Member of the Michigan House of Representatives from the 94th district
- Incumbent
- Assumed office January 9, 2019
- Preceded by: Tim Kelly

Personal details
- Born: October 18, 1966 (age 59) Saginaw, Michigan, U.S.
- Party: Republican
- Alma mater: Wayne State University School of Mortuary Science
- Occupation: Funeral director, politician
- Website: Official Website

= Rodney Wakeman =

American politician from Michigan

Rodney Charles Wakeman (born October 18, 1966) is an American politician and funeral director from Michigan. Wakeman is a Republican member of the Michigan House of Representatives for District 94.
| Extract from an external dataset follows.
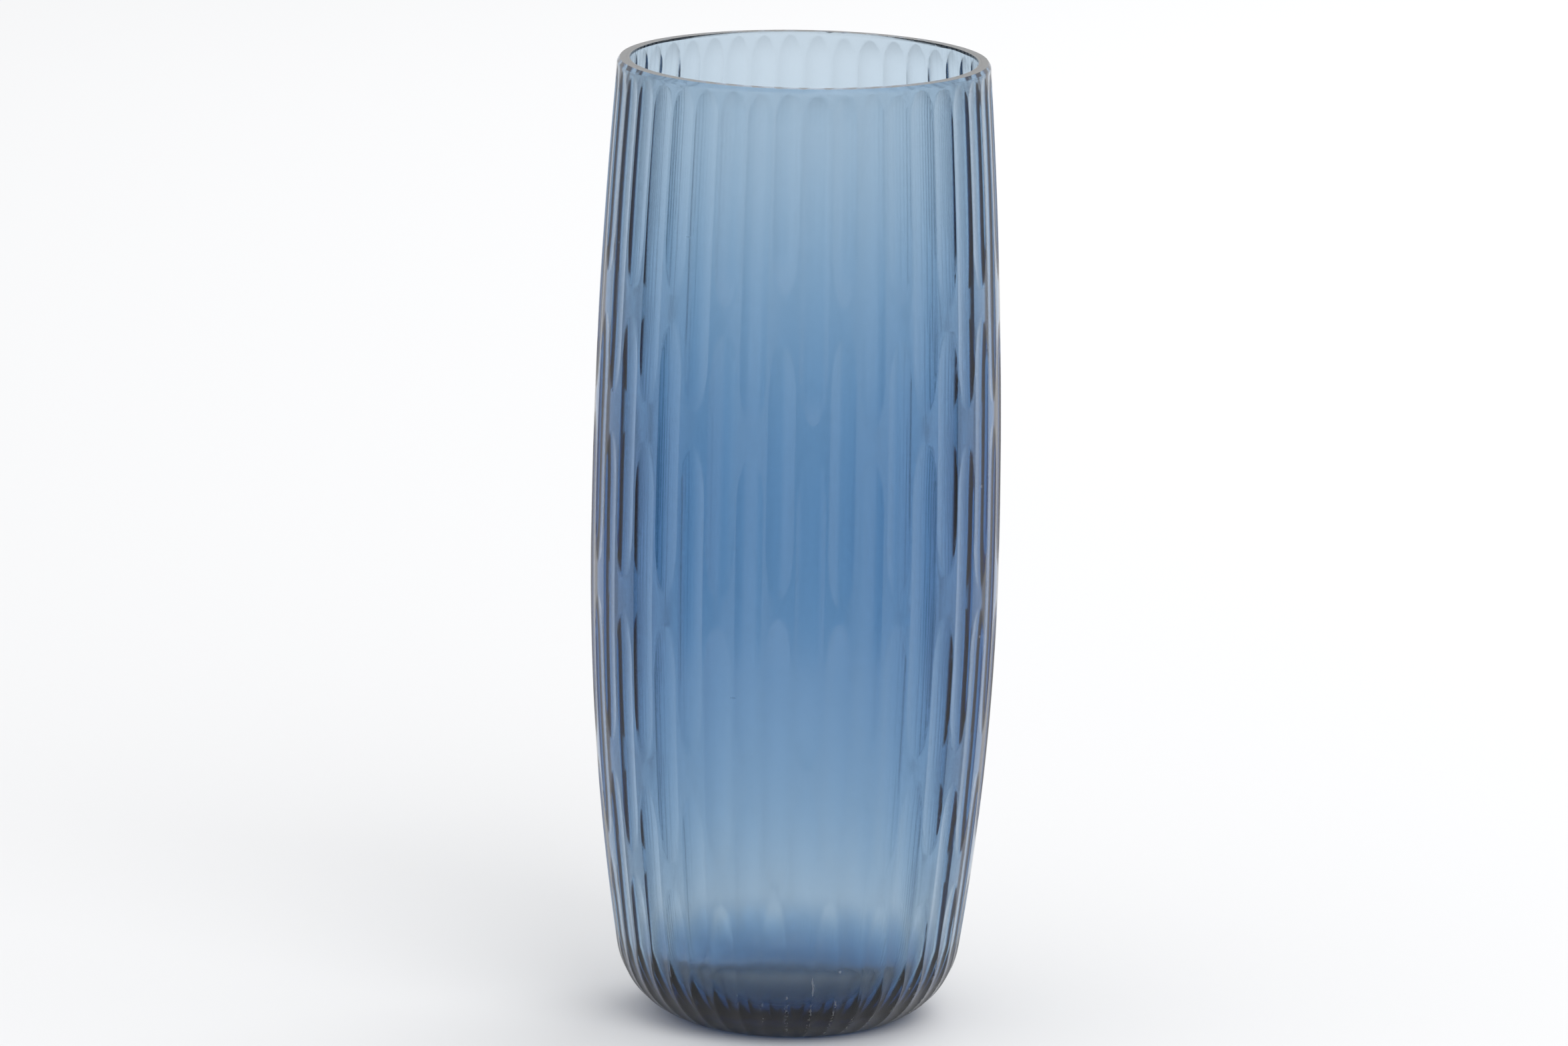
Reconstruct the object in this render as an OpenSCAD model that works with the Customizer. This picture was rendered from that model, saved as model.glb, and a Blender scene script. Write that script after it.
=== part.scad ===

== Early life and education ==
Wakeman was born on October 18, 1966, in Saginaw, Michigan. In 1988, Wakeman earned a degree in Mortuary Science from Wayne State University.

== Career ==
Wakeman was a contributing photographer for The Township Times. Wakeman is a businessman in the funeral industry. Since 1984, Wakeman is a co-owner and funeral home director of Wakeman Funeral Home, a family business.

Wakeman's opponent in the 2018 Michigan House of Representatives Republican primary election, Steve Gerhardt, requested a recount after Wakeman's close victory in the election. On September 5, 2018, the recount confirmed Wakeman won by 30 votes.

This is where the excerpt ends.